### YOUR OBJECTIVE
In the records below, begin at the line containing "const buckle_frame = harness_frame.clone().multiply(new" and end at the line containing "bpy.data.objects.remove(obj)"; quote every line in that span exactly, including both boundary lines, and no others.
━━━━
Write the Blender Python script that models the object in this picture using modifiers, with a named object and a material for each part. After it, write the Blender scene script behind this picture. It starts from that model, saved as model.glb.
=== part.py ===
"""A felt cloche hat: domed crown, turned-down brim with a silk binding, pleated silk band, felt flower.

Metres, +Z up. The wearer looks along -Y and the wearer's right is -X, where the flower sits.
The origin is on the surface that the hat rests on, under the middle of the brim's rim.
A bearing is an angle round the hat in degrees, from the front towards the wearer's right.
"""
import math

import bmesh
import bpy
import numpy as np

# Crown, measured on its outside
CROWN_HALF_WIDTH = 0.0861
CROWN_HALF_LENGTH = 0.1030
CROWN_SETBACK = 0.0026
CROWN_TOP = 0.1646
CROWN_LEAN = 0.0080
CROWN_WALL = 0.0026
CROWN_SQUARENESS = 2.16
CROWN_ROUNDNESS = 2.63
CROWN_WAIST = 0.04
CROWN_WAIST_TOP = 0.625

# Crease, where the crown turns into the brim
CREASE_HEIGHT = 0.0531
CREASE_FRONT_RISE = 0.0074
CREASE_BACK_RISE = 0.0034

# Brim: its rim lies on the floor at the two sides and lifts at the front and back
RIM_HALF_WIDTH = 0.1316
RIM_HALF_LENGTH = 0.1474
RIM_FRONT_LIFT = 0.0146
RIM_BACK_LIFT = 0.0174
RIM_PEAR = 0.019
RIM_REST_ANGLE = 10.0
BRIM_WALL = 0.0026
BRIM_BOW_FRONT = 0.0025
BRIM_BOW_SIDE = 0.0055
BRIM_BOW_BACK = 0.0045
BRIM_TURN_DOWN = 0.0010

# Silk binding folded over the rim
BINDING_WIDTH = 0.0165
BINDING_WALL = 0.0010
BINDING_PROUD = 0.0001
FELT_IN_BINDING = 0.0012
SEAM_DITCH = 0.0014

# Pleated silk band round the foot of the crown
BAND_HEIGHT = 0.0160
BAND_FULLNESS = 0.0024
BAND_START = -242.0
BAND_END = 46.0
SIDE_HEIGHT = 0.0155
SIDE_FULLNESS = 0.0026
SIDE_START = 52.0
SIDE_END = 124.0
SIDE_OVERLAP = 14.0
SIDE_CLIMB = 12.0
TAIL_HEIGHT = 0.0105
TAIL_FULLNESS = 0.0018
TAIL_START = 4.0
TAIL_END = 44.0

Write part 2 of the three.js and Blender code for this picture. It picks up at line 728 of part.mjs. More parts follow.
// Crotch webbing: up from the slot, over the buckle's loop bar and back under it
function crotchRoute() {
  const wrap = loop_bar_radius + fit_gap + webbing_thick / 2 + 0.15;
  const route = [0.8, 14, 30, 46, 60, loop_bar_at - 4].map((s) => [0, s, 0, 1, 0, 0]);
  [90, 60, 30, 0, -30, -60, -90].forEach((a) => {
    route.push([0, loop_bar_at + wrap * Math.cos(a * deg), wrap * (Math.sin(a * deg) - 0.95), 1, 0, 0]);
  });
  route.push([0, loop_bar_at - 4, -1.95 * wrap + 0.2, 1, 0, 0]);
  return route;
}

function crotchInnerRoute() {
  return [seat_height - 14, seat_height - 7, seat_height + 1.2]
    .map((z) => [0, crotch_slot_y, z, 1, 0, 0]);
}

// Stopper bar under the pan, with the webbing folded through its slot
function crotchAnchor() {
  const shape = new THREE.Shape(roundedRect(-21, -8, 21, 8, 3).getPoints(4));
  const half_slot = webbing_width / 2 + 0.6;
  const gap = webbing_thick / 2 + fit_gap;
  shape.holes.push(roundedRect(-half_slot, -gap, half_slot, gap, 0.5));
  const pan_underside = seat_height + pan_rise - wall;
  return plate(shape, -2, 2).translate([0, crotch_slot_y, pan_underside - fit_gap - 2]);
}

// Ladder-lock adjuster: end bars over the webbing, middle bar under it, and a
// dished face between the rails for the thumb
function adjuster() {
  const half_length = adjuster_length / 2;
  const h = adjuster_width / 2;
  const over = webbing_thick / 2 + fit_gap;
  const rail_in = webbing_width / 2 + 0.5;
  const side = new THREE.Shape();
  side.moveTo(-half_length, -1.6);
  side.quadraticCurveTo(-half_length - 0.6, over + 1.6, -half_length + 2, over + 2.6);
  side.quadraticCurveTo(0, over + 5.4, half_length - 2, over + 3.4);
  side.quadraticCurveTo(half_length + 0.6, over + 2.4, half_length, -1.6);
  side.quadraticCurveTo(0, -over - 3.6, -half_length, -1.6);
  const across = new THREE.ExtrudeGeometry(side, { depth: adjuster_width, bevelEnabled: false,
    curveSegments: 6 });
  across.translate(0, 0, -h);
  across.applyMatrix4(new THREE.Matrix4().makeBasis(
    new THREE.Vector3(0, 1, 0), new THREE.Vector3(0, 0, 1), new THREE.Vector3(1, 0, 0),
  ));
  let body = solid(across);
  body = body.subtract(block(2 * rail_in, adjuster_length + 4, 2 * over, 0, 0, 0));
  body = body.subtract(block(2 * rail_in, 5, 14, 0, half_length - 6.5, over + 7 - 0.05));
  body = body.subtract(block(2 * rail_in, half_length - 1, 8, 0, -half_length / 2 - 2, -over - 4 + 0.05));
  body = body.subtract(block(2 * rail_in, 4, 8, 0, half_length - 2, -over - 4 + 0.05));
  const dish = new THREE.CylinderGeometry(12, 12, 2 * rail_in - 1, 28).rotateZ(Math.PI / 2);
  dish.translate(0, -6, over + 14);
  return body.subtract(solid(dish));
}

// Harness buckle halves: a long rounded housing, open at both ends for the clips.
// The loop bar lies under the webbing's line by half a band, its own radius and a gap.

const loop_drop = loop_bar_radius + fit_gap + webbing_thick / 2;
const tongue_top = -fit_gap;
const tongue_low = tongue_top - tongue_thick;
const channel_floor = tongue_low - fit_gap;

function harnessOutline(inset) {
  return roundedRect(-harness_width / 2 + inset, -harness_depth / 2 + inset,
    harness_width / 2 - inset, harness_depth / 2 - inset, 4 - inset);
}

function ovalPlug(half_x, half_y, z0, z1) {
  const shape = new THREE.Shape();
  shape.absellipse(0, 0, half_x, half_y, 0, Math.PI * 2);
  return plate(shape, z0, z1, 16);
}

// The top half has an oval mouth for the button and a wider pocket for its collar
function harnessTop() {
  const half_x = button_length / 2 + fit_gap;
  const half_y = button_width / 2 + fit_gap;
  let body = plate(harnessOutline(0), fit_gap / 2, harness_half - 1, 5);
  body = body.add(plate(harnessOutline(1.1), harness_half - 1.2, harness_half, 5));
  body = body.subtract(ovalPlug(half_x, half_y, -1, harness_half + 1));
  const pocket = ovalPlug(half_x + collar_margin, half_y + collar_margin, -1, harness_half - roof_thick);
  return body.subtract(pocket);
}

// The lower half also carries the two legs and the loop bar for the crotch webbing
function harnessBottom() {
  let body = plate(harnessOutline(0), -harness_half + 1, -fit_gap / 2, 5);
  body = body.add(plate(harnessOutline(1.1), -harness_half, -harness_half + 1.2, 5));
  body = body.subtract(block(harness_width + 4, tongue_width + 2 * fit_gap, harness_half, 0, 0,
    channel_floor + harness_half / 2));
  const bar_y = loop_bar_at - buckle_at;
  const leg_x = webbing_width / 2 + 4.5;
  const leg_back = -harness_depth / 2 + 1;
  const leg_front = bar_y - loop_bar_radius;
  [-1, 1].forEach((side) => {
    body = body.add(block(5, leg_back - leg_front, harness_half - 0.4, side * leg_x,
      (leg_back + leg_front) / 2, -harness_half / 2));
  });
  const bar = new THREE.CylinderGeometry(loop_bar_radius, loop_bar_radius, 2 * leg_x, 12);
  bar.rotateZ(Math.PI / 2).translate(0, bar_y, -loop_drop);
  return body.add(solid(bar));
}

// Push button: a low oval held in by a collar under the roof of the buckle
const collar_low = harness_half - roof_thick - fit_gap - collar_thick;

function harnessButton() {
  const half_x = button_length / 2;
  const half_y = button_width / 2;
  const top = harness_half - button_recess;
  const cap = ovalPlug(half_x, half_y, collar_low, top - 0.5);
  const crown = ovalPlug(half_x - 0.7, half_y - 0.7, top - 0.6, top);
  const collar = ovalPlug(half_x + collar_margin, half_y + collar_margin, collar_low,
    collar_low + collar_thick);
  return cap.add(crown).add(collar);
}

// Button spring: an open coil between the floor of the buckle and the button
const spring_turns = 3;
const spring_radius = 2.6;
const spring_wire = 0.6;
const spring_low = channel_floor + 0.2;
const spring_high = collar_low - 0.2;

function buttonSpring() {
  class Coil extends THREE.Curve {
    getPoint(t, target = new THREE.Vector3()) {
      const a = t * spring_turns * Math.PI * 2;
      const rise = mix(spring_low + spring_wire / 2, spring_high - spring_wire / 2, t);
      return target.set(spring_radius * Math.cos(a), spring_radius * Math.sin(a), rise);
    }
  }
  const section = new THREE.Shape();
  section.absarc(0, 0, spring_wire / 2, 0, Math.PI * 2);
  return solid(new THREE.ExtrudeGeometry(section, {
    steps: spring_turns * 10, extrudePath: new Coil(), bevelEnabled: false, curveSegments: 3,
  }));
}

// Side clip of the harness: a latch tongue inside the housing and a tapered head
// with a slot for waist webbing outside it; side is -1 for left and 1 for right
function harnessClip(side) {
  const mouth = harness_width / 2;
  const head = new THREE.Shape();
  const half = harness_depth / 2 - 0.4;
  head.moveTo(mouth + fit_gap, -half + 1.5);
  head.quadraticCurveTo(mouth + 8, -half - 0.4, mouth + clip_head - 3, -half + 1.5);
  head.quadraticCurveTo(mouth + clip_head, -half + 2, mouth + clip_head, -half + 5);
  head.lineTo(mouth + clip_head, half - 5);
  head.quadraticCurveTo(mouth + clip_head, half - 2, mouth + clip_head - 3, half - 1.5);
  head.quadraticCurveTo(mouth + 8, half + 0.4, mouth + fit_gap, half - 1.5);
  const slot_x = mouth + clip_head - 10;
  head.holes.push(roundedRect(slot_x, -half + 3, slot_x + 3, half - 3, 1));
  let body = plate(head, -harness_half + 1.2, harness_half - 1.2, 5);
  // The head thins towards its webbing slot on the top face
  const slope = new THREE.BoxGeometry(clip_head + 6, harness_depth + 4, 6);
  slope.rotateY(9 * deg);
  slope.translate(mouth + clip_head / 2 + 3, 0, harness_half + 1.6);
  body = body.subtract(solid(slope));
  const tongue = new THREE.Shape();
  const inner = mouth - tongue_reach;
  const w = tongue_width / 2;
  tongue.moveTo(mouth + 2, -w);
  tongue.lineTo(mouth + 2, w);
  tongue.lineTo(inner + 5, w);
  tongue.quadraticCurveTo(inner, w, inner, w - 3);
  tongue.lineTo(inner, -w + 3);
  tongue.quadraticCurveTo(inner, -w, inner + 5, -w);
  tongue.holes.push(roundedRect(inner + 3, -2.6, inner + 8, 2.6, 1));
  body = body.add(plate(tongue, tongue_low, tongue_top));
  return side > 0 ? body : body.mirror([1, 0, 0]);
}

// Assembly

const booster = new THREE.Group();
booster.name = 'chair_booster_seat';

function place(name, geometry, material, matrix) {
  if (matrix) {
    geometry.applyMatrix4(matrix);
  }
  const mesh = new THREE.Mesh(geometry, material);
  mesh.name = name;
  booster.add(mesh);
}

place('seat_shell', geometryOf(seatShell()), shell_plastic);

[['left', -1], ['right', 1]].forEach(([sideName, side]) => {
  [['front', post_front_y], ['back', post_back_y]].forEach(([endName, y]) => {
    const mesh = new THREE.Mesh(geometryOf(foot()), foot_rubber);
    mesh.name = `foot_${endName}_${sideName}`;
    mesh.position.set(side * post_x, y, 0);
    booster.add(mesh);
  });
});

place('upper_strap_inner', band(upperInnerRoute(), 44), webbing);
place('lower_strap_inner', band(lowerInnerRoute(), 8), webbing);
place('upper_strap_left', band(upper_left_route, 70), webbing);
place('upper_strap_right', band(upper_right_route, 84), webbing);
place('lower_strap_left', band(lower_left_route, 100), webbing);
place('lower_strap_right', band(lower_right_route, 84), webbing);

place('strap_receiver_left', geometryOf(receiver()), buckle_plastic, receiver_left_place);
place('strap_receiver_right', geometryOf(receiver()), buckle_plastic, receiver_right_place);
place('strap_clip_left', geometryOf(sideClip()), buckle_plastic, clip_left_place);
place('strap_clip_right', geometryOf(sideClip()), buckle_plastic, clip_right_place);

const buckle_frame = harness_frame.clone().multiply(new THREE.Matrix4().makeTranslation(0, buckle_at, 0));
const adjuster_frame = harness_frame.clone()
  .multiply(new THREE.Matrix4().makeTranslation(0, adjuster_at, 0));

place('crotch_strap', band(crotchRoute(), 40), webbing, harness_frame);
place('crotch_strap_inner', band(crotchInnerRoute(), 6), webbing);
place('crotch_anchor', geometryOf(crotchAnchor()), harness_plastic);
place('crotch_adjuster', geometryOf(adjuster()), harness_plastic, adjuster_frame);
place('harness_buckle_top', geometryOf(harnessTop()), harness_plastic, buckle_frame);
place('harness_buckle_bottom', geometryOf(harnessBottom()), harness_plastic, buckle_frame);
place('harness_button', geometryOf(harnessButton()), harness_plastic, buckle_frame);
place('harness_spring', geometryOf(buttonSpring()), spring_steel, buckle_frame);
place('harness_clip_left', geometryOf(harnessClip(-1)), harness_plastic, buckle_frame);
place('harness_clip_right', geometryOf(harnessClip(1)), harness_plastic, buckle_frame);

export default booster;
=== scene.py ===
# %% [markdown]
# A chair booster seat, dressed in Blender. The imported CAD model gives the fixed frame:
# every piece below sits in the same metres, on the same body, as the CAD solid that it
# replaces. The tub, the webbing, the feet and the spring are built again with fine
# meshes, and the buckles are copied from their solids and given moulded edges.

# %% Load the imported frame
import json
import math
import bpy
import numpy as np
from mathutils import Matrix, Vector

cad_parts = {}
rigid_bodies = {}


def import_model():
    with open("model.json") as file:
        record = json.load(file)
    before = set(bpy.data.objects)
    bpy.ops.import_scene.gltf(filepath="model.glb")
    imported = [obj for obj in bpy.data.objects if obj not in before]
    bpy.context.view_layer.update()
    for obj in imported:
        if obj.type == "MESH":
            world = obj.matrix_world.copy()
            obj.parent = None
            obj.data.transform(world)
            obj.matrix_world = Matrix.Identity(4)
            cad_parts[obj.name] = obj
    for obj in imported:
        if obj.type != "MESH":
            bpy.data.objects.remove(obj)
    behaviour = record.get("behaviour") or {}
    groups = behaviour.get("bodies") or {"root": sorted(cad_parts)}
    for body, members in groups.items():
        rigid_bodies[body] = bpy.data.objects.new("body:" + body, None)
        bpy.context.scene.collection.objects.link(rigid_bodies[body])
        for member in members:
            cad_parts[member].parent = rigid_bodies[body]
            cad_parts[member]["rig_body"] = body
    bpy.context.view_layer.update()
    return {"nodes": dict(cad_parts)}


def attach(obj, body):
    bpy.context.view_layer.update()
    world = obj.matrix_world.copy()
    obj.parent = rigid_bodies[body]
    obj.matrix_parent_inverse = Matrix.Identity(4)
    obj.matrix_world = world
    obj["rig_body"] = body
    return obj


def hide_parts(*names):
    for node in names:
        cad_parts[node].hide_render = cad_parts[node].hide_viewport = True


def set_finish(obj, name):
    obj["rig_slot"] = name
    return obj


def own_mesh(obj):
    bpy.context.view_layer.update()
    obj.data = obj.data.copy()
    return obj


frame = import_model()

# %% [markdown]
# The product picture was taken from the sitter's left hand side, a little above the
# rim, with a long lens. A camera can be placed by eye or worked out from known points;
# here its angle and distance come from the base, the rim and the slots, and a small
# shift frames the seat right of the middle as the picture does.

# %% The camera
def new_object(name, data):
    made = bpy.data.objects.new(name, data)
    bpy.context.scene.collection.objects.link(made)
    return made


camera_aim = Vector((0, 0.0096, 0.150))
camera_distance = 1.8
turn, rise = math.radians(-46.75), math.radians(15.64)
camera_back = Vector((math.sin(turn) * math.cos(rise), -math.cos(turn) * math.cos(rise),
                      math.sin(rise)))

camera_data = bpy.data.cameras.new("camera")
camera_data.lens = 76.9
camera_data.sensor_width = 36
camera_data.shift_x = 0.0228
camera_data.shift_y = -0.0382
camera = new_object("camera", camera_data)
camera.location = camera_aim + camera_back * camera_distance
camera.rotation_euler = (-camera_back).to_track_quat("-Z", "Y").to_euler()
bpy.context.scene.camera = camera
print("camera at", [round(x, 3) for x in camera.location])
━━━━
### WORKED ANSWER
const buckle_frame = harness_frame.clone().multiply(new THREE.Matrix4().makeTranslation(0, buckle_at, 0));
const adjuster_frame = harness_frame.clone()
  .multiply(new THREE.Matrix4().makeTranslation(0, adjuster_at, 0));

place('crotch_strap', band(crotchRoute(), 40), webbing, harness_frame);
place('crotch_strap_inner', band(crotchInnerRoute(), 6), webbing);
place('crotch_anchor', geometryOf(crotchAnchor()), harness_plastic);
place('crotch_adjuster', geometryOf(adjuster()), harness_plastic, adjuster_frame);
place('harness_buckle_top', geometryOf(harnessTop()), harness_plastic, buckle_frame);
place('harness_buckle_bottom', geometryOf(harnessBottom()), harness_plastic, buckle_frame);
place('harness_button', geometryOf(harnessButton()), harness_plastic, buckle_frame);
place('harness_spring', geometryOf(buttonSpring()), spring_steel, buckle_frame);
place('harness_clip_left', geometryOf(harnessClip(-1)), harness_plastic, buckle_frame);
place('harness_clip_right', geometryOf(harnessClip(1)), harness_plastic, buckle_frame);

export default booster;
=== scene.py ===
# %% [markdown]
# A chair booster seat, dressed in Blender. The imported CAD model gives the fixed frame:
# every piece below sits in the same metres, on the same body, as the CAD solid that it
# replaces. The tub, the webbing, the feet and the spring are built again with fine
# meshes, and the buckles are copied from their solids and given moulded edges.

# %% Load the imported frame
import json
import math
import bpy
import numpy as np
from mathutils import Matrix, Vector

cad_parts = {}
rigid_bodies = {}


def import_model():
    with open("model.json") as file:
        record = json.load(file)
    before = set(bpy.data.objects)
    bpy.ops.import_scene.gltf(filepath="model.glb")
    imported = [obj for obj in bpy.data.objects if obj not in before]
    bpy.context.view_layer.update()
    for obj in imported:
        if obj.type == "MESH":
            world = obj.matrix_world.copy()
            obj.parent = None
            obj.data.transform(world)
            obj.matrix_world = Matrix.Identity(4)
            cad_parts[obj.name] = obj
    for obj in imported:
        if obj.type != "MESH":
            bpy.data.objects.remove(obj)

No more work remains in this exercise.